I would expect this question to be asked if the speaker suspects or has reason to believe that the other person is currently feeling sick.
Anonymous- Would you like that I turn on the air-conditioning? (or just: May I turn on the air-conditioning?)
The cab driver might ask this: "Would you like me to turn on the air-conditioning?" This sentence is an offer, not a request.

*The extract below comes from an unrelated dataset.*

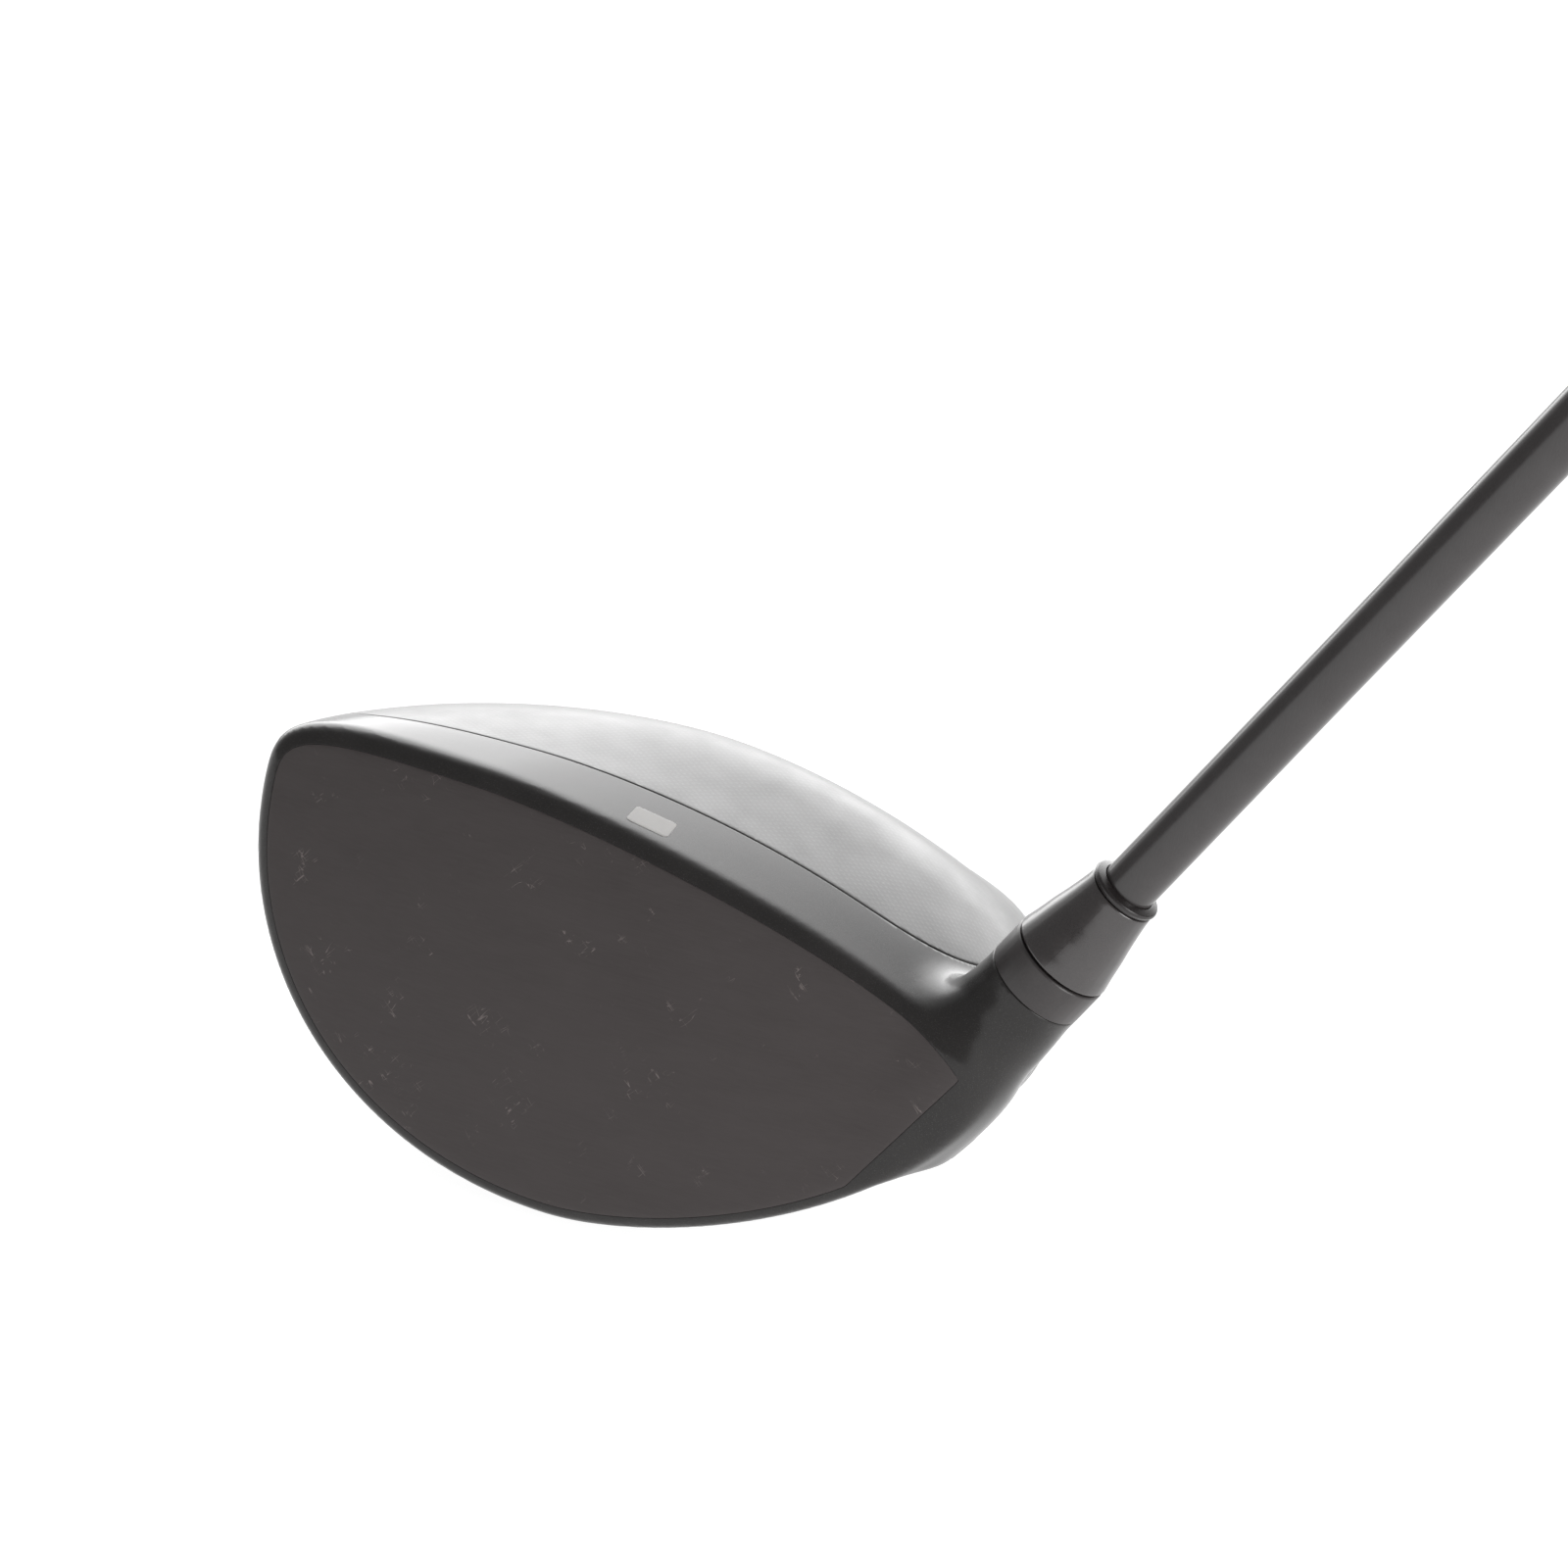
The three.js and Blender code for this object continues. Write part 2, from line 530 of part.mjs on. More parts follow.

"May I turn on the air-conditioning?" is a polite way to ask for permission to turn the air-conditioning on. This sentence is a request.
Anonymous- Come on in! (please, here why is it used the preposition in? Isn't it something redundant?)
"Come on in?" would normally be used to invite someone into your home, for example. And, no, the word "in" is not redundant. The expression "Come on!" has several possible meanings, but with the addition of the word "in", the only meaning would be an invitation to enter someone's home (or similar sort of place). I would not expect to hear "Come on in!" from a cab driver. Sometimes people say "Hop in" when they've agreed to give a friend a lift somewhere.
My own experience with cab drivers is that they don't ever actually invite you into the cab at all. Instead they simply expect you to get in.
Anonymous"Here we are" (is there any other way?).
That's OK. Another possibility might be "This is it."
Anonymous"Sir (lady), the ride costs $ 23.10" (or) he simply says: - "That's $23.10, sir (lady)" ?
I'd say the most likely sort of sentence would be somethiong like this: "That'll be $23.10."
CliveMe: The Toronto Reference Library, please.

. . . .
. . .
. . .

Me: Thank you. Keep the change.
I'm with Clive 100% on this one.

CJ
CalifJimI'm with Clive 100% on this one.
Me too. My experience with cab drivers and cab rides is that conversation between driver and passenger is pretty darn minimal.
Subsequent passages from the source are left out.